I’m a 23 year old cisgender bisexual man and I haven’t had sex because I’m ashamed of my penis size. My penis size is considered below average (less that 5 inches), and for that reason I’m not very comfortable bringing it out.
With my partners I focus on pleasing them so that they’re distracted, but once they want to reciprocate, I find one excuse or another to get out of the situation. But recently I entered a committed relationship with this woman I really like and she’s expressed interest in having sex, and this weekend we’re meant to have a romantic getaway.
How can I approach this situation?
Bashful Isn’t Gratifying.
Our cultural obsession with penis size is profound. So profound in fact, that in 2016 Donald Trump defended his penis size on live TV, in the middle of a presidential debate. This is not even the first presidential penis we’ve been obsessed with, which shows just how strong the links are between penis size, masculinity, and power.
While those associations are all kinds of misogynistic and transphobic, it’s still easy to see how it’s led so many men to feel self-conscious about their size. I can imagine that it’s really hard for you to hear constant jokes and put-downs about penis size. It’s not surprising that this has made you feel so much shame about your body.

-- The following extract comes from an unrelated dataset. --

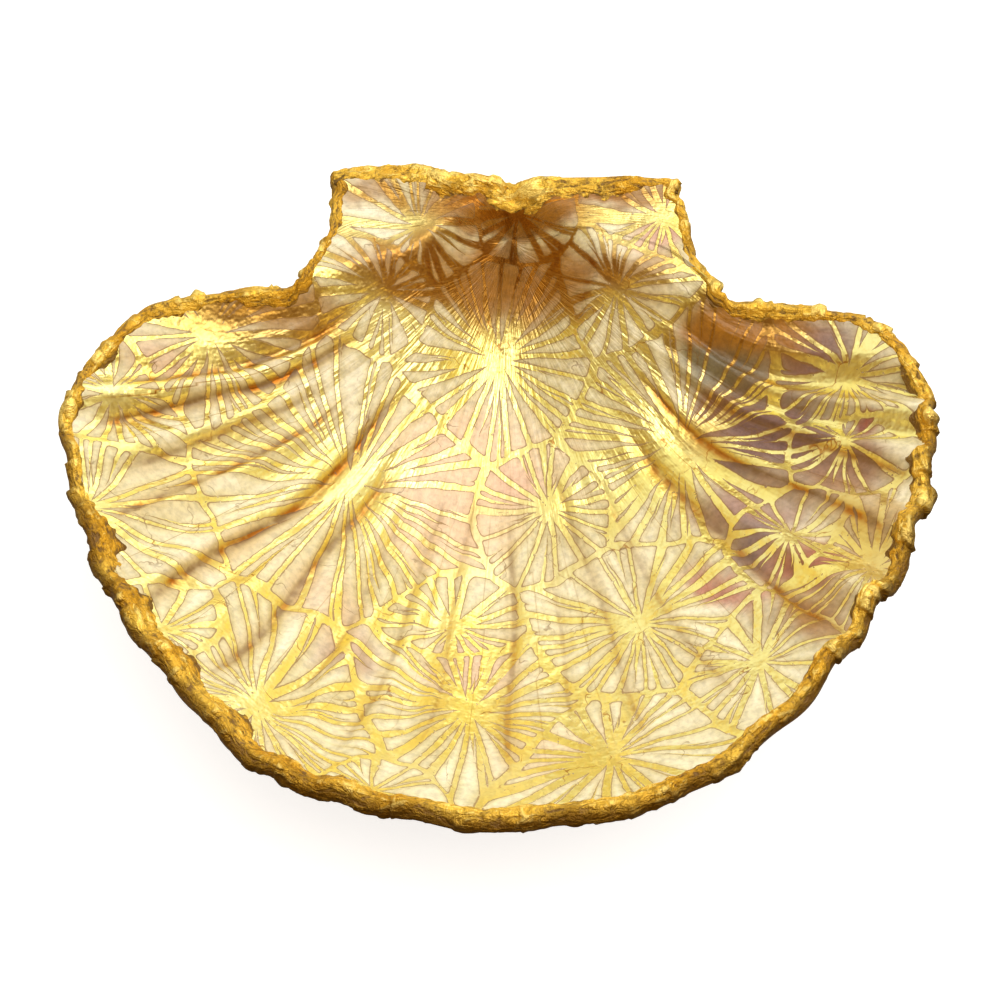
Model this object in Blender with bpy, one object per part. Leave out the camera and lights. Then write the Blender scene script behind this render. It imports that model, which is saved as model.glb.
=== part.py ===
"""A single scallop valve, kept as a dish: it lies on its rounded outer side with the hollow side up.

The valve is one skin, made by wrapping a flat grid around it. Columns are numbered round the margin,
and each runs along the ribs from the umbo, where they begin, out to the margin. Rings go from the
umbo over the hollow face to the rim, and back under the outer face. Places are in millimetres until
the last step, with +X to the right, +Y towards the hinge and the rim near height 0.
"""

import bmesh
import bpy
import numpy as np

MM = 0.001

# Mesh density
HINGE_COLUMNS = 20
EAR_COLUMNS = 9
FLANK_COLUMNS = 9
RIB_COLUMNS = 6
CREST_RING_SHARES = (0.0, 0.5, 0.86, 1.0)
INNER_RINGS = 13
RIM_RINGS = 2
OUTER_RINGS = 13

# Heights and thicknesses
HOLLOW_DEPTH = 25.0
WALL = 2.3
UMBO_WALL_EXTRA = 0.8
UMBO_WALL_BETWEEN_Y = (15.0, 45.0)
RIM_BULGE = 0.45
FOOT_WEAR = 0.9

# The hollow's section: a softened cone to the sides, rounder to the front, flat and then steep to the back
CONE_SOFTNESS = 0.36
FRONT_POWER = 1.9
BACK_POWER = 4.0
BACK_SHARE = 0.75
BACK_BETWEEN_SINES = (0.1, 0.95)

# The ears' level, with a lip along the hinge, a slight dish in each ear and the pit of the hinge's pad
EAR_DROP = 1.3
HINGE_LIP = 1.0
HINGE_LIP_BETWEEN_Y = (50.5, 53.0)
EAR_DISH = 0.8
EAR_DISH_PLACE = (17.0, 46.0)
EAR_DISH_SPREAD = (7.0, 4.5)
PAD_PIT = 1.8
PAD_PIT_Y = 51.4
PAD_PIT_SPREAD = (2.4, 1.8)
EARS_WITHIN_X = 33.0
EARS_BEHIND_Y = 28.0
RISE_PAST_EARS = 3.0
CREST_ROUNDING = 2.0

# Plan places: where the ribs begin, and the deepest point of the hollow
UMBO = (2.0, 47.0)
DEEPEST = (1.0, 1.0)

# The outline, clockwise seen from above
HINGE_LINE = (
    (-26.0, 54.7), (-16.6, 56.2), (-10.6, 55.9), (-6.2, 54.4), (6.0, 54.0), (20.8, 54.4), (28.3, 53.6),
)
RIGHT_EAR_EDGE = ((28.3, 53.6), (28.8, 49.0), (29.4, 44.8), (30.5, 38.4), (33.6, 33.4))
DISC_MARGIN = (
    (33.6, 33.4), (45.0, 31.8), (55.2, 28.6), (60.0, 22.8), (63.2, 14.6), (63.0, 8.0), (61.6, 0.0),
    (59.4, -7.0), (56.4, -14.5), (52.0, -21.8), (46.4, -29.4), (40.9, -36.2), (35.0, -41.8),
    (29.6, -46.2), (21.0, -50.5), (13.0, -52.7), (0.0, -53.9), (-10.0, -52.8), (-21.0, -50.0),
    (-31.0, -45.8), (-39.2, -37.6), (-46.6, -29.0), (-52.6, -20.4), (-56.3, -12.5), (-59.2, -4.6),
    (-61.7, 3.4), (-62.2, 11.0), (-59.8, 18.6), (-55.0, 26.0), (-50.6, 30.6), (-40.0, 33.6),
    (-29.8, 35.4),
)
LEFT_EAR_EDGE = ((-29.8, 35.4), (-28.4, 37.4), (-26.6, 41.6), (-25.6, 46.0), (-26.0, 54.7))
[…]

For the record though, there are lots of men with huge dicks who are both awful people and terrible in bed. There are also lots of people having incredible sex without any penis involved at all. I think that for most people, penis size is a relatively unimportant part of the hot sex equation.
Are there people who love having something large inside of them? Sure, but even lovers of large insertables can get their fill through many fingers or bigger toys.
Before your weekend getaway, I would recommend having a conversation with your new partner before you’re both naked. I don’t think you need to do this with every person you have sex with, and I don’t think you need to “confess” or apologize for the size of your penis.
I do think it’s important to share big sexual insecurities with our committed partners so that they have a chance to show up for us.
If you’re not sure how to bring it up, you could try something like: “I want to tell you that I’m a little insecure about the size of my penis. This has stopped me from having sex with other people, but I’m telling you because I really like you and want to go there with you. I’m hoping it won’t be a big deal, and that you’ll still be attracted to me/want to have sex with me/want to be in a relationship with me.”
Our preoccupation with penis makes us so unimaginative about all the possible ways that people can have good sex. I can’t say that no one will ever react badly about the size of your penis, but know that if they do, it has nothing to do with your ability to please someone sexually. Overall, being great in bed means communicating openly and caring about your partner’s pleasure.
And that’s great, because it sounds like you’re already doing those things with the people you’ve been with. I think most people would be thrilled to find those qualities in a lover.